Work to complete
Exactly and only the lines from the one with "obj.parent = empty" through the end of the listing are to be transcribed, both ends included.

☆ ☆ ☆ ☆

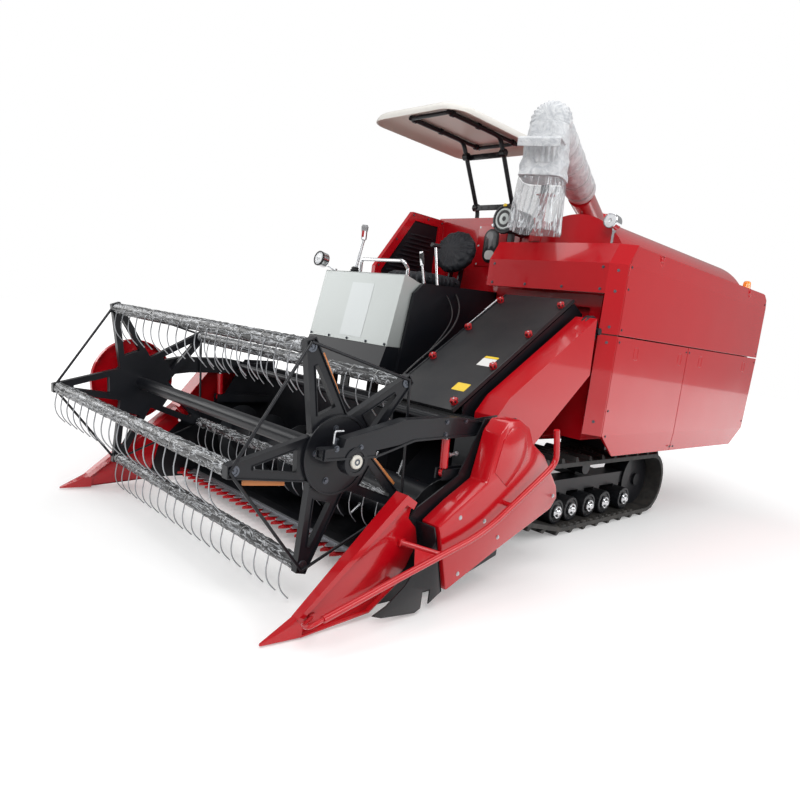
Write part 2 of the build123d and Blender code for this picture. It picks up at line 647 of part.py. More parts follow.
def make_grain_tank():
    """Grain tank with a sloping floor, a window at the front and the unloading auger's collar on top."""
    with BuildPart() as tank:
        with BuildSketch(Plane(origin=(0, TIPS + 2960, 0), x_dir=(1, 0, 0), z_dir=(0, -1, 0))) as shape:
            with BuildLine():
                Polyline((-1040, 1150), (-1040, 2200), (-1000, 2240), (-30, 2240), (-30, 1150), (-330, 700),
                         (-700, 700), close=True)
            make_face()
        extrude(shape.sketch, amount=-2060)
        block((-120, -70), (2950, 2975), (1980, 2130), Mode.SUBTRACT)
        rod(at(TURRET_X, TURRET_BACK, 2230), at(TURRET_X, TURRET_BACK, 2300), 150)
    save(tank, "grain_tank")


def make_radiator_screen():
    """Slatted screen of the radiator, in the right side beside the engine's bonnet."""
    with BuildPart() as screen:
        block((-1010, -985), (2230, 2900), (990, 1540))
        block((-1012, -991), (2260, 2870), (1020, 1510), Mode.SUBTRACT)
        with Locations(*[at(-1000, 2565, 1040 + 30 * number) for number in range(16)]):
            Box(14, 612, 5)
    save(screen, "radiator_screen")


# ---------------------------------------------------------------- operator's place

def make_platform():
    """Floor of the operator's place on its frame, the console's base, the wall at the left and the step."""
    with BuildPart() as platform:
        block((-960, -30), (1560, 2950), (930, 970))
        for x in ((-400, -340), (-860, -800)):
            block(x, (1780, 1840), (FRAME_TOP, 930))
            block(x, (2860, 2920), (FRAME_TOP, 930))
        side_plate(-55, -30, ((1700, 970), (1770, 1500), (1850, 1575), (2900, 1625), (2900, 970)))
        block((-400, -340), (1760, 2900), (FRAME_TOP, FRAME_TOP + 40))
        block((-1060, -960), (1900, 2100), (600, 620))
        for back in (1900, 2085):
            block((-1060, -960), (back, back + 15), (600, 970))
        side_plate(-900, -60, ((1540, 935), (1600, 1125), (1720, 1125), (1720, 960), (1560, 960), (1560, 935)))
    save(platform, "operator_platform")


def make_console():
    """Pale upper housing of the front console, leaning back as it rises."""
    with BuildPart() as console:
        side_plate(-900, -60, ((1600, 1128), (1690, 1615), (1850, 1570), (1780, 1128)))
        fillet(console.edges().filter_by(Axis.X).group_by(Axis.Z)[-1], 12)
        for x, back, radius in CONSOLE_SOCKETS:
            rod(at(x, back, CONSOLE_SEAT), at(x, back, CONSOLE_SEAT + 90), radius, Mode.SUBTRACT)
    save(console, "console")


def make_seat():
    """Engine bonnet with the bracket of the round seat back, the back itself and the cushion."""
    middle = SEAT_X
    with BuildPart() as bonnet:
        block((-930, -60), (2180, 2930), (975, 1560))
        block((middle - 180, middle + 180), (2240, 2700), (1560, 1590))
        for x in (middle - 60, middle + 45):
            side_plate(x, x + 15, ((2635, 1580), (2690, 1580), (2715, 1800), (2677, 1800)))
    save(bonnet, "engine_bonnet")
    with BuildPart() as cushion:
        block((middle - 230, middle + 230), (2100, 2560), (1592, 1690))
        fillet(cushion.edges().filter_by(Axis.Z), 60)
    save(cushion, "seat_cushion")
    with BuildPart() as back:
        tilt = Plane(origin=at(middle, 2600, 1900), x_dir=(1, 0, 0), z_dir=(0, -1, 0.2))
        with BuildSketch(tilt) as disc:
            Ellipse(225, 205)
        extrude(disc.sketch, amount=-95)
    save(back, "seat_back")


def make_side_guard():
    """Guard on the operator's right: a red frame round a black louvred sheet."""
    outline = ((2200, 975), (2200, 1720), (2550, 2215), (2940, 2215), (2940, 975))
    hole = ((2270, 1560), (2270, 1700), (2585, 2150), (2880, 2150), (2880, 1560))
    with BuildPart() as frame:
        side_plate(-975, -935, outline)
        side_plate(-980, -930, hole, Mode.SUBTRACT)
    save(frame, "side_guard")
    with BuildPart() as sheet:
        side_plate(-958, -950, hole)
    save(sheet, "side_guard_sheet")


def make_handrail():
    """Bright handrail above the console."""
    with BuildPart() as rail:
        left, right = CONSOLE_SOCKETS[:2]
        bent_tube((at(left[0], left[1], CONSOLE_SEAT), at(left[0], left[1], 1705),
                   at(right[0], left[1], 1705), at(right[0], right[1], 1660),
                   at(right[0], right[1], CONSOLE_SEAT)), 24, left[2])
    save(rail, "handrail")


def make_levers():
    """Steering lever on the console and the two drive levers at the operator's left."""
    with BuildPart() as levers:
        x, back, radius = CONSOLE_SOCKETS[2]
        rod(at(x, back, CONSOLE_SEAT), at(x, back, 1630), radius)
        rod(at(x, back, 1625), at(-600, 1760, 1850), 9)
        rod(at(-600, 1760, 1850), at(-590, 1750, 1930), 20)
        rod(at(-100, 1930, 1560), at(-110, 1890, 1700), 8)
        rod(at(-110, 1890, 1700), at(-115, 1870, 1790), 14)
        rod(at(-100, 2060, 1570), at(-130, 2020, 1850), 9)
        rod(at(-130, 1980, 1855), at(-130, 2060, 1855), 14)
        block((-150, -56), (1860, 2120), (1545, 1575))
    save(levers, "levers")


def make_work_lamps():
    """Round work lamps: one on a stalk at the console's corner, one on a bracket before the hood."""
    with BuildPart() as lamps:
        x, back, radius = CONSOLE_SOCKETS[3]
        rod(at(x, back, CONSOLE_SEAT), at(x, back, 1628), radius)
        rod(at(x, back, 1612), at(-960, 1690, 1660), radius)
        rod(at(-960, 1655, 1690), at(-960, 1710, 1680), 55)
        rod(at(820, 2650, 2137), at(820, 2712, 2133), 50)
        block((812, 828), (2705, 2720), (2000, 2100))
    save(lamps, "work_lamps")


def make_canopy():
    """Sun canopy: a shallow moulded roof on a two-post frame that leans forward from the tank."""
    low, high, front, rear = -960, -80, 1970, 3120
    with BuildPart() as roof:
        rim = Plane(origin=at((low + high) / 2, (front + rear) / 2, CANOPY_Z))
        with BuildSketch(rim) as lower:
            RectangleRounded(high - low, rear - front, 60)
        extrude(lower.sketch, amount=24)
        with BuildSketch(rim.offset(24)) as edge:
            RectangleRounded(high - low, rear - front, 60)
        with BuildSketch(rim.offset(78)) as crown:
            RectangleRounded(high - low - 200, rear - front - 220, 60)
        loft(edge.sketch + crown.sketch)
        with BuildSketch(rim) as inside:
            RectangleRounded(high - low - 24, rear - front - 24, 48)
        extrude(inside.sketch, amount=16, mode=Mode.SUBTRACT)
    save(roof, "canopy")
    with BuildPart() as frame:
        for x in (CANOPY_X - 190, CANOPY_X + 190):
            rod(at(x, 3080, 2243), at(x, 3080, 2300), 17)
            rod(at(x, 3080, 2300), at(x, 2790, CANOPY_Z - 20), 17)
            rod(at(x, 2790, CANOPY_Z - 18), at(x, 2150, CANOPY_Z - 18), 15)
            rod(at(x, 2790, CANOPY_Z - 18), at(x, 3000, CANOPY_Z - 18), 15)
            block((x - 40, x + 40), (3040, 3120), (2240, 2252))
        for back, z in ((3060, 2335), (2835, 2690), (2150, CANOPY_Z - 18), (3000, CANOPY_Z - 18)):
            cross_rod((CANOPY_X - 190, CANOPY_X + 190), back, z, 14)
    save(frame, "canopy_frame")


def make_deck_fittings():
    """Air cleaner and warning beacon on the roof."""
    with BuildPart() as cleaner:
        rod(at(-85, 2700, 2170), at(-85, 2940, 2170), 95)
        rod(at(-85, 2680, 2170), at(-85, 2700, 2170), 70)
        block((-105, -65), (2780, 2820), (1950, 2085))
    save(cleaner, "air_cleaner")
    with BuildPart() as beacon:
        rod(at(945, 4980, BODY_TOP - 1), at(945, 4980, 2060), 38)
    save(beacon, "beacon")


# ---------------------------------------------------------------- unloading auger

def tube_point(share, lift=0):
    """Point of the unloading tube's axis, as a share of the way from the turret to the spout."""
    return at(TURRET_X + (SPOUT_X - TURRET_X) * share, TURRET_BACK + (SPOUT_BACK - TURRET_BACK) * share,
              TUBE_Z + TUBE_RISE * share + lift)


TUBE_LEVEL = Vector(SPOUT_X - TURRET_X, SPOUT_BACK - TURRET_BACK, 0).normalized()
TUBE_ACROSS = Vector(-TUBE_LEVEL.Y, TUBE_LEVEL.X, 0)


def along_tube(reach, aside, z):
    """Point at a level distance from the turret towards the spout, and to one side of the tube."""
    return at(TURRET_X, TURRET_BACK, z) + TUBE_LEVEL * reach + TUBE_ACROSS * aside


def make_unloader():
    """Turret with its knuckle, and the swinging tube with cheeks and a flange."""
    along = (tube_point(1) - tube_point(0)).normalized()
    with BuildPart() as turret:
        rod(at(TURRET_X, TURRET_BACK, 2306), at(TURRET_X, TURRET_BACK, 2330), 140)
        rod(at(TURRET_X, TURRET_BACK, 2306), at(TURRET_X, TURRET_BACK, TUBE_Z), 100)
        rod(along_tube(0, -104, TUBE_Z), along_tube(0, 104, TUBE_Z), 138)
        rod(along_tube(0, -126, TUBE_Z), along_tube(0, 126, TUBE_Z), PIN)
        for aside in (-40, 28):
            start = along_tube(60, aside, UNLOAD_BASE_Z)
            with BuildSketch(Plane(origin=start, x_dir=TUBE_LEVEL, z_dir=TUBE_ACROSS)) as ear:
                Rectangle(130, 24, align=(Align.MIN, Align.CENTER))
            extrude(ear.sketch, amount=12)
        rod(along_tube(UNLOAD_FOOT, -40, UNLOAD_BASE_Z), along_tube(UNLOAD_FOOT, 40, UNLOAD_BASE_Z), PIN)
    save(turret, "unloading_turret")
    with BuildPart() as tube:
        rod(tube_point(0) + along * 150, tube_point(0) + along * 170, 122)
        rod(tube_point(0) + along * 150, tube_point(WRAP_SHARE), TUBE_RADIUS)
        for aside in (-122, 112):
            cheek = Plane(origin=along_tube(0, aside, TUBE_Z), x_dir=along, z_dir=TUBE_ACROSS)
            with BuildSketch(cheek) as outline:
                with BuildLine():
                    Polyline((0, -50), (170, -80), (170, 80), (0, 50), close=True)
                make_face()
                Circle(50)
                Circle(PIN + 0.3, mode=Mode.SUBTRACT)
            extrude(outline.sketch, amount=10)
        for aside in (-28, 18):
            start = along_tube(UNLOAD_REACH - 40, aside, UNLOAD_EYE_Z)
            with BuildSketch(Plane(origin=start, x_dir=TUBE_LEVEL, z_dir=TUBE_ACROSS)) as ear:
                Rectangle(80, 80, align=(Align.MIN, Align.MAX))
                with Locations((40, 0)):
                    Circle(22)
            extrude(ear.sketch, amount=10)
        rod(along_tube(UNLOAD_REACH, -28, UNLOAD_EYE_Z), along_tube(UNLOAD_REACH, 28, UNLOAD_EYE_Z), PIN)
    save(tube, "unloading_tube")


def make_spout():
    """Foam wrapped round the spout and the front of the tube, with the clear film under it."""
    along = (tube_point(1) - tube_point(0)).normalized()
    with BuildPart() as wrap:
        rod(tube_point(WRAP_SHARE), tube_point(1), WRAP_RADIUS)
        rod(tube_point(1) - along * 170, tube_point(1) + along * 150, 185)
        spout = Plane(origin=tube_point(1, -100), x_dir=TUBE_ACROSS, z_dir=(0, 0, 1))
        with BuildSketch(spout) as top:
            RectangleRounded(330, 300, 60)
        with BuildSketch(spout.offset(-330)) as bottom:
            RectangleRounded(300, 230, 80)
        loft(top.sketch + bottom.sketch)
    save(wrap, "spout_wrap")
    with BuildPart() as film:
        hem = Plane(origin=(tube_point(1).X, tube_point(1).Y, BODY_TOP + 14), x_dir=TUBE_ACROSS, z_dir=(0, 0, 1))
        with BuildSketch(hem) as ring:
            RectangleRounded(300, 230, 80)
            RectangleRounded(290, 220, 75, mode=Mode.SUBTRACT)
        extrude(ring.sketch, amount=tube_point(1).Z - 432 - BODY_TOP - 14)
    save(film, "spout_film")


UNDERCARRIAGE = (("track_left", "undercarriage_left", 1), ("track_right", "undercarriage_right", -1))
for track_label, carriage_label, side in UNDERCARRIAGE:
    make_track(track_label, side)
    make_undercarriage(carriage_label, side)
make_main_frame()
make_header_platform()
make_dividers()
make_side_fairing()
make_side_cover()
make_guard_rail()
make_knife_guards()
make_knife()
make_header_auger()
make_feeder()
make_reel_frame()
for number in range(REEL_ARMS):
    make_tine_bar(number)
make_reel_arms()
make_reel_drive_guard()
for label, side in (("left", 1), ("right", -1)):
    x = REEL_LIFT_X[side]
    make_cylinder(f"reel_cylinder_{label}", f"reel_cylinder_rod_{label}", at(x, *REEL_LIFT_BASE),
                  at(x, *REEL_LIFT_EYE), Vector(1, 0, 0), 170, 20, 24, EYE_PLAY)
make_cylinder("header_cylinder", "header_cylinder_rod", at(LIFT_X, *LIFT_BASE), at(LIFT_X, *LIFT_EYE),
              Vector(1, 0, 0), 640, 32, 60, EYE_PLAY)
make_cylinder("unloader_cylinder", "unloader_cylinder_rod", along_tube(UNLOAD_FOOT, 0, UNLOAD_BASE_Z),
              along_tube(UNLOAD_REACH, 0, UNLOAD_EYE_Z), TUBE_ACROSS, 470, 20, 24, UNLOAD_PLAY)
make_housing()
make_hood()
make_deck()
make_corner_panel()
make_side_doors()
make_rear_cover()
make_grain_tank()
make_radiator_screen()
make_platform()
make_console()
make_seat()
make_side_guard()
make_handrail()
make_levers()
make_work_lamps()
make_canopy()
make_deck_fittings()
make_unloader()
make_spout()
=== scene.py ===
"""Finish, soft goods and small fittings of a tracked grain combine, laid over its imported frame."""
import json
import math

import bpy
from mathutils import Matrix, Vector, noise


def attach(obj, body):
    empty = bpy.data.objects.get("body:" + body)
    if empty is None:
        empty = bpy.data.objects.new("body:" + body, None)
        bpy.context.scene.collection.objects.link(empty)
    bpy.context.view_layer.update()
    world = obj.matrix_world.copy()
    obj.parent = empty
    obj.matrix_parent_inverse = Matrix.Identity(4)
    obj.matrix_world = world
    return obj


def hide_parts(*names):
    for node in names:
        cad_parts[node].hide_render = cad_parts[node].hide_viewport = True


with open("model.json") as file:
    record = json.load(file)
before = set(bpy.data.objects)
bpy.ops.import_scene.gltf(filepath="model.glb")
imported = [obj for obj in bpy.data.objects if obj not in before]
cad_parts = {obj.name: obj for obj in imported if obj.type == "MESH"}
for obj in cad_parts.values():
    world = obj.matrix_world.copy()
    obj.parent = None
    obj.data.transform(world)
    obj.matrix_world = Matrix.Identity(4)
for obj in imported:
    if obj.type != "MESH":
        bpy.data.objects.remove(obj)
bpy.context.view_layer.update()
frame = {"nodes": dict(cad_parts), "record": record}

bl_info = {
    "name": "Combine Harvester Finish",
    "version": (1, 0, 0),
    "blender": (4, 5, 0),
    "location": "3D View > Sidebar > Harvester",
    "description": "Adds finishes, soft goods and fittings to the combine harvester's frame",
    "category": "Object",
}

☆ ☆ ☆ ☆

Solution for this problem
    obj.parent = empty
    obj.matrix_parent_inverse = Matrix.Identity(4)
    obj.matrix_world = world
    return obj


def hide_parts(*names):
    for node in names:
        cad_parts[node].hide_render = cad_parts[node].hide_viewport = True


with open("model.json") as file:
    record = json.load(file)
before = set(bpy.data.objects)
bpy.ops.import_scene.gltf(filepath="model.glb")
imported = [obj for obj in bpy.data.objects if obj not in before]
cad_parts = {obj.name: obj for obj in imported if obj.type == "MESH"}
for obj in cad_parts.values():
    world = obj.matrix_world.copy()
    obj.parent = None
    obj.data.transform(world)
    obj.matrix_world = Matrix.Identity(4)
for obj in imported:
    if obj.type != "MESH":
        bpy.data.objects.remove(obj)
bpy.context.view_layer.update()
frame = {"nodes": dict(cad_parts), "record": record}

bl_info = {
    "name": "Combine Harvester Finish",
    "version": (1, 0, 0),
    "blender": (4, 5, 0),
    "location": "3D View > Sidebar > Harvester",
    "description": "Adds finishes, soft goods and fittings to the combine harvester's frame",
    "category": "Object",
}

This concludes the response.